##### Record list #####

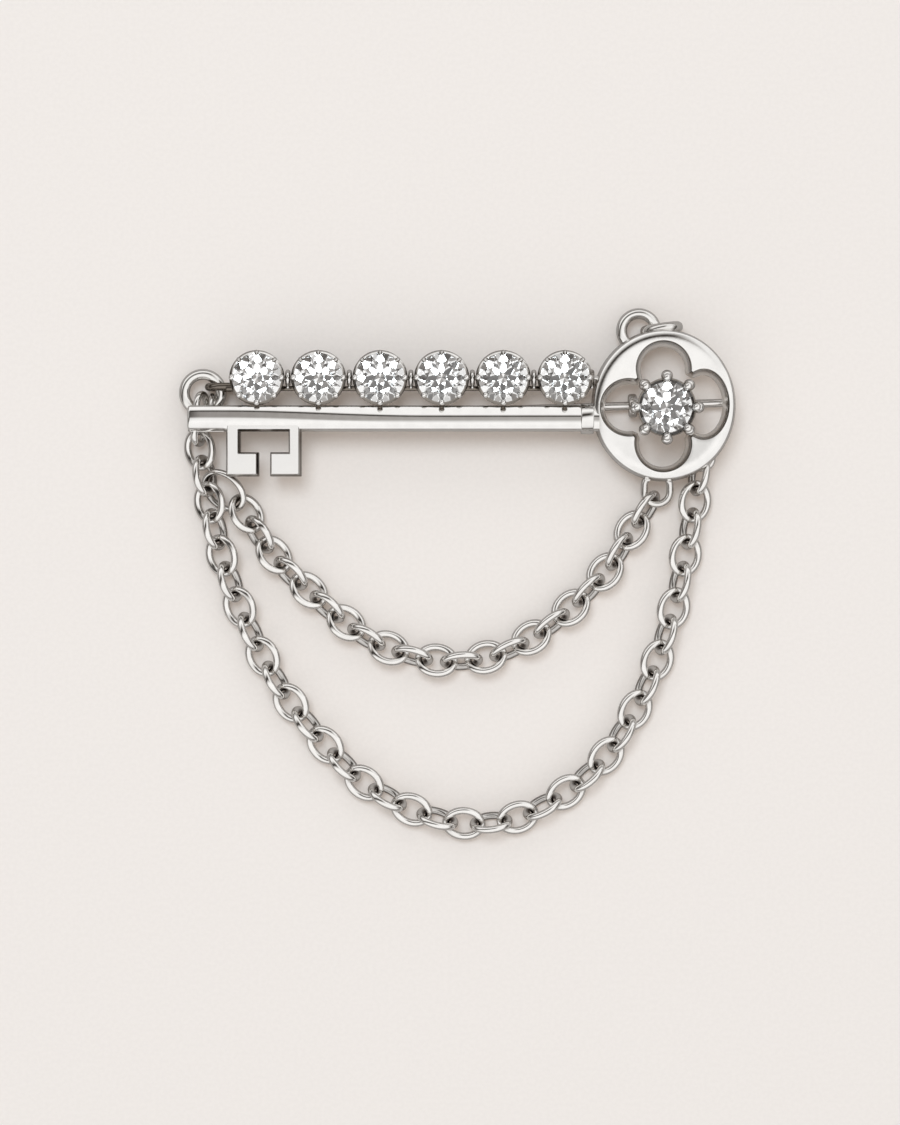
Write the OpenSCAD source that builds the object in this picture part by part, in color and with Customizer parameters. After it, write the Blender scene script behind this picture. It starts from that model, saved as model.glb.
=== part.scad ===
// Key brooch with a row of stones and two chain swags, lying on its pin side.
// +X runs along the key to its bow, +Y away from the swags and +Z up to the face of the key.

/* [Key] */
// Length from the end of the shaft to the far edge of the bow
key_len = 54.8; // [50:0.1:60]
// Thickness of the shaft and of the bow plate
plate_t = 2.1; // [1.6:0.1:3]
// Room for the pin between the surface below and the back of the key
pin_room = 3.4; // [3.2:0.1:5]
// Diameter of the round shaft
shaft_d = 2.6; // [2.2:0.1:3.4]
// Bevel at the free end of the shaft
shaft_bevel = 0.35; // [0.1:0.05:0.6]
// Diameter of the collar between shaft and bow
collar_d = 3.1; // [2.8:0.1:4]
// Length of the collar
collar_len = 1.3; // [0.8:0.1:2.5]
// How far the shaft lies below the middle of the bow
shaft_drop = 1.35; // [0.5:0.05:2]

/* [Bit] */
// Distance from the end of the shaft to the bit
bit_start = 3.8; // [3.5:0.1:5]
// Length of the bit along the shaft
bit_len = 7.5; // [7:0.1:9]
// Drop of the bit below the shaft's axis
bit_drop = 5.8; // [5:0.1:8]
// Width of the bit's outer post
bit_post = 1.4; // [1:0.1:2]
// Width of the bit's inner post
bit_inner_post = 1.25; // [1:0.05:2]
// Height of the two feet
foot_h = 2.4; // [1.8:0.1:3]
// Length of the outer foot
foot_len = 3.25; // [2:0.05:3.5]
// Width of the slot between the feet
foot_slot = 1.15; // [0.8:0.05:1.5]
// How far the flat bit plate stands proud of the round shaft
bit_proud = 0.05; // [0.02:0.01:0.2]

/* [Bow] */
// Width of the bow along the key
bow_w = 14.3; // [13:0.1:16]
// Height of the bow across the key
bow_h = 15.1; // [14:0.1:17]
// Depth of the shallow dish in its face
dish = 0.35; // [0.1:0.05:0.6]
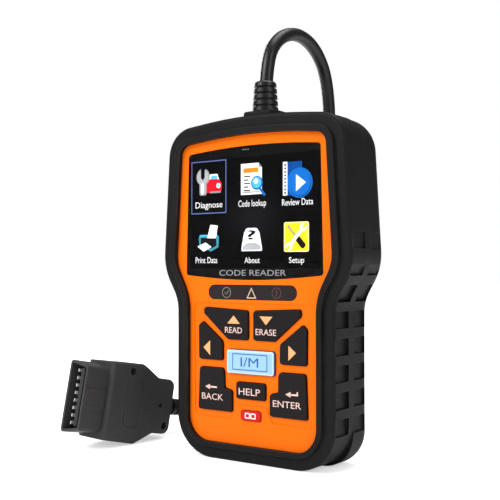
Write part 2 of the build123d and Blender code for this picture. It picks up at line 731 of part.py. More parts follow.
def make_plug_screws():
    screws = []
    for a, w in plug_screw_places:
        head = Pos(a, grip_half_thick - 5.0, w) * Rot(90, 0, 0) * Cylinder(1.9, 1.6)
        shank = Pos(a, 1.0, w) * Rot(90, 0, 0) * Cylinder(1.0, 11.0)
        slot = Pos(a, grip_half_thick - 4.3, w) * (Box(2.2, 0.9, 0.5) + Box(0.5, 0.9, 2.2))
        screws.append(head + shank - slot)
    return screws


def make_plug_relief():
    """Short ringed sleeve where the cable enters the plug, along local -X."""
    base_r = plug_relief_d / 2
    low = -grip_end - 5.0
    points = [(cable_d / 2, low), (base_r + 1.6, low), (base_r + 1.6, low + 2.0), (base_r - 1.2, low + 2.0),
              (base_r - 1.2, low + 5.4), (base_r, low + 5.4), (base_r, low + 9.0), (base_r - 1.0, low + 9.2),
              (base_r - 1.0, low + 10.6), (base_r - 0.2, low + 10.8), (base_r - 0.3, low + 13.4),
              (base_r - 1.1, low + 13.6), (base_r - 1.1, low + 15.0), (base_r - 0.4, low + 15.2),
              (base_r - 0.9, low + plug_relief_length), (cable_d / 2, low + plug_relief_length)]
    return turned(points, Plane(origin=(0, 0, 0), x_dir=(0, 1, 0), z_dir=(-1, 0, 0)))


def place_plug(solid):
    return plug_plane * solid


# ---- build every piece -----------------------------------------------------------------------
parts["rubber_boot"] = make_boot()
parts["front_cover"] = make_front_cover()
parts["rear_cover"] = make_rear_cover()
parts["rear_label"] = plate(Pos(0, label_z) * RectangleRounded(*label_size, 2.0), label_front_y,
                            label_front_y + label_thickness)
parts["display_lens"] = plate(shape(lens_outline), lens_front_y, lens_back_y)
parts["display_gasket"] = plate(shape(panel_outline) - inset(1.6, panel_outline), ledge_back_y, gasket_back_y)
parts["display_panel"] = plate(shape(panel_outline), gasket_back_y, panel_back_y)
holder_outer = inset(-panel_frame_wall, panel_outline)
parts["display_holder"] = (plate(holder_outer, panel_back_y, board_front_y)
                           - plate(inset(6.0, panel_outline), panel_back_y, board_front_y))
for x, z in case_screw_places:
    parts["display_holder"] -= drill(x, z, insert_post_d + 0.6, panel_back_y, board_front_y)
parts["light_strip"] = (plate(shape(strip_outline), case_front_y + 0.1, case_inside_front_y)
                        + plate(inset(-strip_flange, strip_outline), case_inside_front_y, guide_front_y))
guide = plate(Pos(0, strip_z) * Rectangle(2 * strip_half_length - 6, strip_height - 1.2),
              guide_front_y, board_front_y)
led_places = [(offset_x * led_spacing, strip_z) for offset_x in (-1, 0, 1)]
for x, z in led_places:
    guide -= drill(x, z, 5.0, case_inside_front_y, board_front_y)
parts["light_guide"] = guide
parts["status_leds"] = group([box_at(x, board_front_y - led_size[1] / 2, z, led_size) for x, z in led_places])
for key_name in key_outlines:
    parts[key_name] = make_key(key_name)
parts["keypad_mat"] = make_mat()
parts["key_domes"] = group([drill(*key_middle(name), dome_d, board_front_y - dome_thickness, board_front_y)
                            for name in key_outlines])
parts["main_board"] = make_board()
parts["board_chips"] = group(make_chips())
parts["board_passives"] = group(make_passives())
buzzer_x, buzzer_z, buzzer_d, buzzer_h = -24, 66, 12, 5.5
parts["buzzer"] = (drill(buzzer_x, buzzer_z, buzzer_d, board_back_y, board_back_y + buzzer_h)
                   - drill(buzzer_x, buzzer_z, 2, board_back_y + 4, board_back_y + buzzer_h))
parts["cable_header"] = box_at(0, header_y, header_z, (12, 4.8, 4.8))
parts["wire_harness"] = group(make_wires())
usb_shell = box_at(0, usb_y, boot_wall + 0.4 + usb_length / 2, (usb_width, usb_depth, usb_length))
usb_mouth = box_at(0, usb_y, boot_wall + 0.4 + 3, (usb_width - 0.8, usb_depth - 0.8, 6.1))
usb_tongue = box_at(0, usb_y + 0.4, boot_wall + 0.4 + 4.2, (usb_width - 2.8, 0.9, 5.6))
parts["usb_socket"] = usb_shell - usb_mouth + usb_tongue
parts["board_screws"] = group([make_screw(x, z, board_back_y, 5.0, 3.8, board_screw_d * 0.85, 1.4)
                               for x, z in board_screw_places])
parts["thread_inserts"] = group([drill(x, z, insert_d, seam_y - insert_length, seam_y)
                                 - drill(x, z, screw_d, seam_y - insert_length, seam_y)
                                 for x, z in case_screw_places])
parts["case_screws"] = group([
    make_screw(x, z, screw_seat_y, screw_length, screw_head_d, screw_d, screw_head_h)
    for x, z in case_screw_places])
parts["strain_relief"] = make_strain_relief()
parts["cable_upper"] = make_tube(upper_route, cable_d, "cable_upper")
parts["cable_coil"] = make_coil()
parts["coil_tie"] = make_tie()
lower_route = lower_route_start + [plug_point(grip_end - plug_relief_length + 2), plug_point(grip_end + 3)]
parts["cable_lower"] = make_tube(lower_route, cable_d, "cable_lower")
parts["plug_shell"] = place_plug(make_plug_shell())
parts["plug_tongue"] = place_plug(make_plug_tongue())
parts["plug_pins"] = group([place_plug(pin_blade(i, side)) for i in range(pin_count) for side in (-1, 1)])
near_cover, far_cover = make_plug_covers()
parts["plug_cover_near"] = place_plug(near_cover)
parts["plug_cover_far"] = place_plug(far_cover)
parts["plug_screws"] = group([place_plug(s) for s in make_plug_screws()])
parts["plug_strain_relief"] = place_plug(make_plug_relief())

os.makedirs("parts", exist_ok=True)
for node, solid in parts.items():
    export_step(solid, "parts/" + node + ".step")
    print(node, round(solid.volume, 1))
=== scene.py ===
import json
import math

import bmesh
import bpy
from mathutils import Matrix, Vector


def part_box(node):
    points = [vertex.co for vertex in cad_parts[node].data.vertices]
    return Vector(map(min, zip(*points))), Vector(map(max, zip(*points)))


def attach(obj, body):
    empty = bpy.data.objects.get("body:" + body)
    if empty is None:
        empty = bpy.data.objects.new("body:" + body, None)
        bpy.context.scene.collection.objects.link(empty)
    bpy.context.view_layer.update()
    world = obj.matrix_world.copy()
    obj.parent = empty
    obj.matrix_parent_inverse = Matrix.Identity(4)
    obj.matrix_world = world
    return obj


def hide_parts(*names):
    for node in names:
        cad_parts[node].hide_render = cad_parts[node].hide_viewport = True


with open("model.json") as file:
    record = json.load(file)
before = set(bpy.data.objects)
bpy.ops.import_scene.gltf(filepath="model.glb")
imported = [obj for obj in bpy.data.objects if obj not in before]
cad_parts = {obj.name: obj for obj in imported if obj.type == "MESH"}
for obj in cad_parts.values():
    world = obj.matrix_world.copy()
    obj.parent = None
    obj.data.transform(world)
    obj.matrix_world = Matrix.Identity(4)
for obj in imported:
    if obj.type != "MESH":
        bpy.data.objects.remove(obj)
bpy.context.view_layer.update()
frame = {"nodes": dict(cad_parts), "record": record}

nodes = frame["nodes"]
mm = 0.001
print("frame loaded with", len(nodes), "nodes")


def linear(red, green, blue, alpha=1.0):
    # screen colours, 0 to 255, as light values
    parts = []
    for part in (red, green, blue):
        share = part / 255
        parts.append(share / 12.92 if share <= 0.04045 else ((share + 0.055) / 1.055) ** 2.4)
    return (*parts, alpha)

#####

# What needs to be done:
Repeat word for word the stretch of lines from the one with "s in make_plug_screws()])" down to the one with "bpy.context.scene.collection.objects.link(empty)", both included.

# Answer to this problem:
parts["plug_screws"] = group([place_plug(s) for s in make_plug_screws()])
parts["plug_strain_relief"] = place_plug(make_plug_relief())

os.makedirs("parts", exist_ok=True)
for node, solid in parts.items():
    export_step(solid, "parts/" + node + ".step")
    print(node, round(solid.volume, 1))
=== scene.py ===
import json
import math

import bmesh
import bpy
from mathutils import Matrix, Vector


def part_box(node):
    points = [vertex.co for vertex in cad_parts[node].data.vertices]
    return Vector(map(min, zip(*points))), Vector(map(max, zip(*points)))


def attach(obj, body):
    empty = bpy.data.objects.get("body:" + body)
    if empty is None:
        empty = bpy.data.objects.new("body:" + body, None)
        bpy.context.scene.collection.objects.link(empty)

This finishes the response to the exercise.